[begin DATA IN THIS EXERCISE]
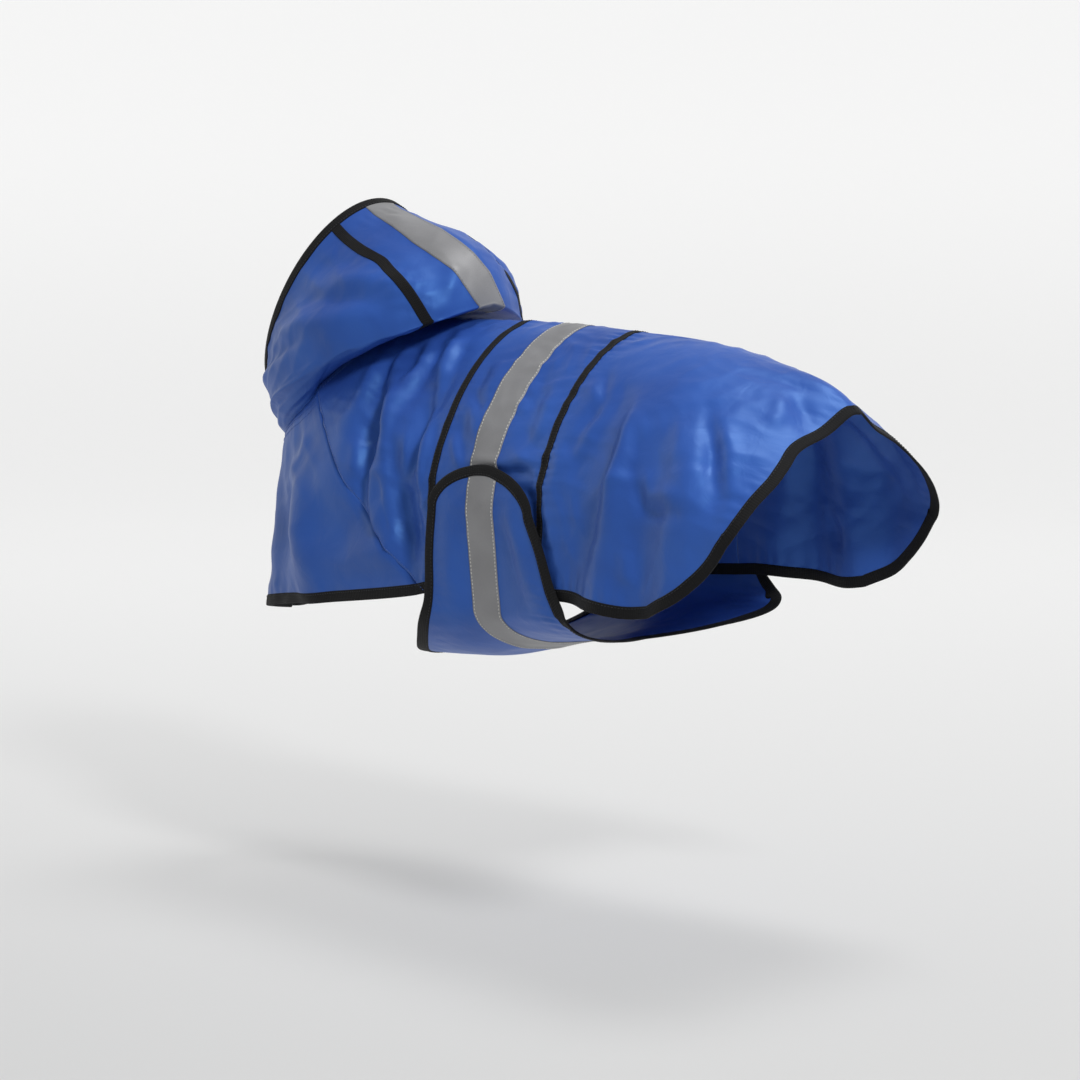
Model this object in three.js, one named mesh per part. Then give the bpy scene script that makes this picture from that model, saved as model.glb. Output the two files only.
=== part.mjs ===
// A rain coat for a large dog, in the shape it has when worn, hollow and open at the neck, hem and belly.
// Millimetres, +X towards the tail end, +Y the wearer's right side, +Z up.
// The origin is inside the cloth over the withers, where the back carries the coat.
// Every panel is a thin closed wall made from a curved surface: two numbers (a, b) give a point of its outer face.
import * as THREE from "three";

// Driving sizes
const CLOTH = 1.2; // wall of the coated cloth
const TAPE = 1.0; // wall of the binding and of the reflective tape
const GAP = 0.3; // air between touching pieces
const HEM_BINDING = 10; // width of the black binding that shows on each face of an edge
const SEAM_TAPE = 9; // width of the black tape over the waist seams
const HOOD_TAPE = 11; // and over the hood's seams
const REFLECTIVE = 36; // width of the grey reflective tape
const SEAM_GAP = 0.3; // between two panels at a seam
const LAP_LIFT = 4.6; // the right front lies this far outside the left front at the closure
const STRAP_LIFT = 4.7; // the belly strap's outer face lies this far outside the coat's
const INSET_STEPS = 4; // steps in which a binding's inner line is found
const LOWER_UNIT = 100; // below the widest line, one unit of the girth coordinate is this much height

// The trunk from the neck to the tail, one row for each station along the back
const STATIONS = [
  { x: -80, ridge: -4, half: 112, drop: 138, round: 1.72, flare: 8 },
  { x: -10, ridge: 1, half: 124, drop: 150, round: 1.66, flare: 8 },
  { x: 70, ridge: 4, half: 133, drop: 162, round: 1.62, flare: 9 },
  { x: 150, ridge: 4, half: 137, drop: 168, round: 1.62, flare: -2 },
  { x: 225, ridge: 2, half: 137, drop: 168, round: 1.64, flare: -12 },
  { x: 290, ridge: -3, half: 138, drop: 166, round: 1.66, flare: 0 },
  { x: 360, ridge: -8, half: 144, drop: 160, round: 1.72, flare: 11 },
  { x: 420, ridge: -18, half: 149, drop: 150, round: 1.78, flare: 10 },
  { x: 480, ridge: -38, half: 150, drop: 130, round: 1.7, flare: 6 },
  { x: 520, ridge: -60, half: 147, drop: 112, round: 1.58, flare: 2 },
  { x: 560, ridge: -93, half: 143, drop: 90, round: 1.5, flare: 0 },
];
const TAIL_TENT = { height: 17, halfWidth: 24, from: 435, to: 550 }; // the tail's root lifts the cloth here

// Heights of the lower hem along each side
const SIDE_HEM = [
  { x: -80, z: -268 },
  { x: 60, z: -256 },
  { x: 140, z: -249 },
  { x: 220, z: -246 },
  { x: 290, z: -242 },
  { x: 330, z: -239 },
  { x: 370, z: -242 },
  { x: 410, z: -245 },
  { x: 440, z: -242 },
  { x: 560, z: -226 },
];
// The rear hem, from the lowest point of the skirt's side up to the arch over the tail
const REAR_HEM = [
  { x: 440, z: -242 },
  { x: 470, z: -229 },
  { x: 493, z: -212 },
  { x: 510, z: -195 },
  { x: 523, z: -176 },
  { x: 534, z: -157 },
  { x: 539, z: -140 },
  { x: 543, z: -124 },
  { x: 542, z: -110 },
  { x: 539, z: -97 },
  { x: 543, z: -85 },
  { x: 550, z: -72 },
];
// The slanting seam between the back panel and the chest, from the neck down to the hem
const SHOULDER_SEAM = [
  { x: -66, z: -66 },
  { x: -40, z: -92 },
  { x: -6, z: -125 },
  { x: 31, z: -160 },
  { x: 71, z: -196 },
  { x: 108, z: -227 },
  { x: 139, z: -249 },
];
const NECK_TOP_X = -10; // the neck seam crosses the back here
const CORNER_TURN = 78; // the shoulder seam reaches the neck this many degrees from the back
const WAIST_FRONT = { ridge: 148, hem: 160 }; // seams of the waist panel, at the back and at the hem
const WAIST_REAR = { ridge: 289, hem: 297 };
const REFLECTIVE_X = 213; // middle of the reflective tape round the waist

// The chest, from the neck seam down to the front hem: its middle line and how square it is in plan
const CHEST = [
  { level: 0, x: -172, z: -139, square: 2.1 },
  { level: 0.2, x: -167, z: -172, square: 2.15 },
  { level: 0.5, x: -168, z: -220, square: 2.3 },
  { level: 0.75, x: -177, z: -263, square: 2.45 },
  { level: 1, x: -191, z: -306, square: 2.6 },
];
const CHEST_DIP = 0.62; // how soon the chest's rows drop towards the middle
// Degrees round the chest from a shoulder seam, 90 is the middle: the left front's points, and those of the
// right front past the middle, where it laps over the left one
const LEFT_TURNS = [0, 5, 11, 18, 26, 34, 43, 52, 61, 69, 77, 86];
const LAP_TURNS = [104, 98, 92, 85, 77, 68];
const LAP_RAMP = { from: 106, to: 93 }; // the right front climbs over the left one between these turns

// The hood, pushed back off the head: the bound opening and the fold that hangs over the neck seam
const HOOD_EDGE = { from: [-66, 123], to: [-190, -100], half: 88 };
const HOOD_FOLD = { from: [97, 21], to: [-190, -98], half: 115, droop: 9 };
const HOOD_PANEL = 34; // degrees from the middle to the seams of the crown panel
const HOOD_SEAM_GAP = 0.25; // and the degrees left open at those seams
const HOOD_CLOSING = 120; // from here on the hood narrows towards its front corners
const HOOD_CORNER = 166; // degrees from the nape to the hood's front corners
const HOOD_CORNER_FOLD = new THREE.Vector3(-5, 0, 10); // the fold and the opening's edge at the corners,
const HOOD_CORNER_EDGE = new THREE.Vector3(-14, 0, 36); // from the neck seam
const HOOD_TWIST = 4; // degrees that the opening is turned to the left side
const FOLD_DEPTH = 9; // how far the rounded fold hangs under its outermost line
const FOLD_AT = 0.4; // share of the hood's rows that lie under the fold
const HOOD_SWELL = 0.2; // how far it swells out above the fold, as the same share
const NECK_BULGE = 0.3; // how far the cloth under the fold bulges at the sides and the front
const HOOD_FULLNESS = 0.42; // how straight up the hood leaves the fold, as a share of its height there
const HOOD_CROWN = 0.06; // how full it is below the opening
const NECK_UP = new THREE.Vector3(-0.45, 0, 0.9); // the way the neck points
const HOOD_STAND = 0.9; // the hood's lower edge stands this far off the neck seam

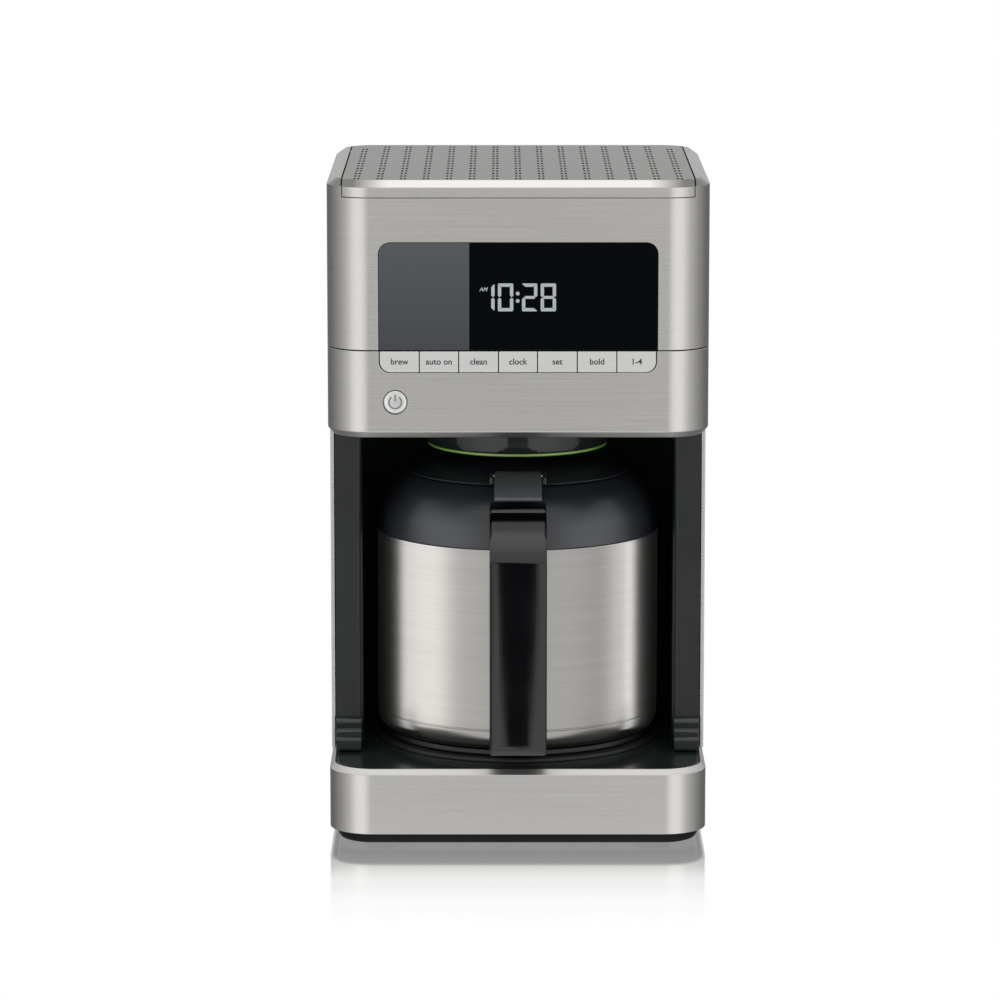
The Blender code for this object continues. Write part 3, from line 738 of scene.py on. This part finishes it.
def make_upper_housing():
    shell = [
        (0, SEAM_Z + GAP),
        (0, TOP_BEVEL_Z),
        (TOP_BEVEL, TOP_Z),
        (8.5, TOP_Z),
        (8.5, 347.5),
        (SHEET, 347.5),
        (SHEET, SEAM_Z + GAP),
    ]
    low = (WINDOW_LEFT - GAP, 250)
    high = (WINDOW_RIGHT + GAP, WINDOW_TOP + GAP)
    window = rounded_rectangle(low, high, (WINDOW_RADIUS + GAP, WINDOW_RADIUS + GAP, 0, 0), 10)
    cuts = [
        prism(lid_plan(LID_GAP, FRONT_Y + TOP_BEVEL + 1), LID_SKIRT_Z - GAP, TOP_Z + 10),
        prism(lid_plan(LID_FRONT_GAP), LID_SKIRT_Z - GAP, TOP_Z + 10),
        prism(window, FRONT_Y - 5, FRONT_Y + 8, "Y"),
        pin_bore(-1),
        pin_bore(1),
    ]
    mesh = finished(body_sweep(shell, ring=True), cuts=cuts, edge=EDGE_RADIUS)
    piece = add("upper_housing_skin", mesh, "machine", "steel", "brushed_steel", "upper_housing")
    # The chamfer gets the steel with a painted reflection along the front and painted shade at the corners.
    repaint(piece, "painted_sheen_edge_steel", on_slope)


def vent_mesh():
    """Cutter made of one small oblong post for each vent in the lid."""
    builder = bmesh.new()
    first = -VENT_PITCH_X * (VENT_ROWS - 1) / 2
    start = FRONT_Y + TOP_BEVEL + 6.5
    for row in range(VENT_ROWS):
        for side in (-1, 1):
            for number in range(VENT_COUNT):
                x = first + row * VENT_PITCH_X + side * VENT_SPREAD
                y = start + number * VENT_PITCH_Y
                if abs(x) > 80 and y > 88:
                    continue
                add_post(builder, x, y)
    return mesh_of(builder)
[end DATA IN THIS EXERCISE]
SHORT TASK – Up to and including the line with "import * as", repeat the entries exactly, beginning at their first line.

SOLUTION FOR THIS PROBLEM –
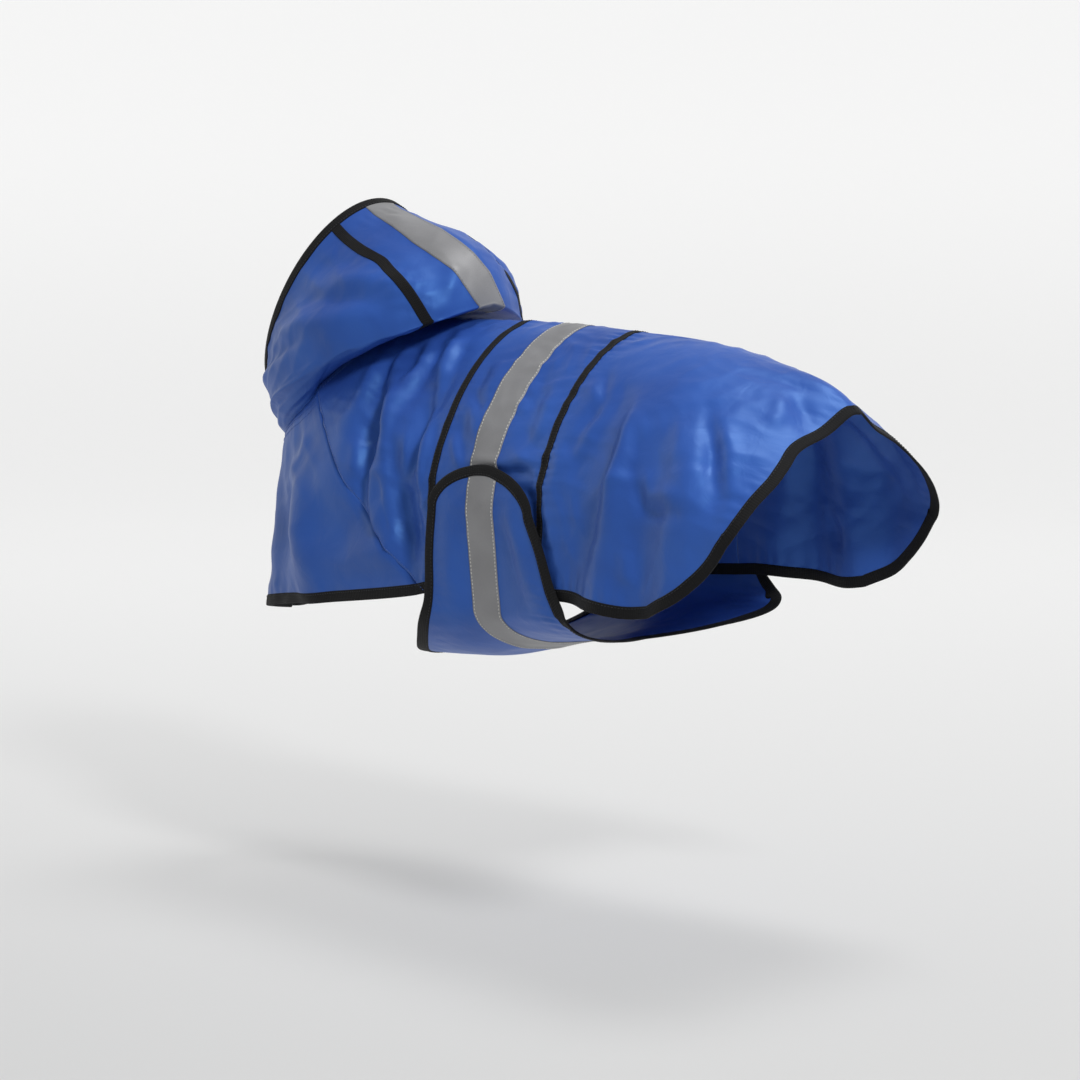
Model this object in three.js, one named mesh per part. Then give the bpy scene script that makes this picture from that model, saved as model.glb. Output the two files only.
=== part.mjs ===
// A rain coat for a large dog, in the shape it has when worn, hollow and open at the neck, hem and belly.
// Millimetres, +X towards the tail end, +Y the wearer's right side, +Z up.
// The origin is inside the cloth over the withers, where the back carries the coat.
// Every panel is a thin closed wall made from a curved surface: two numbers (a, b) give a point of its outer face.
import * as THREE from "three";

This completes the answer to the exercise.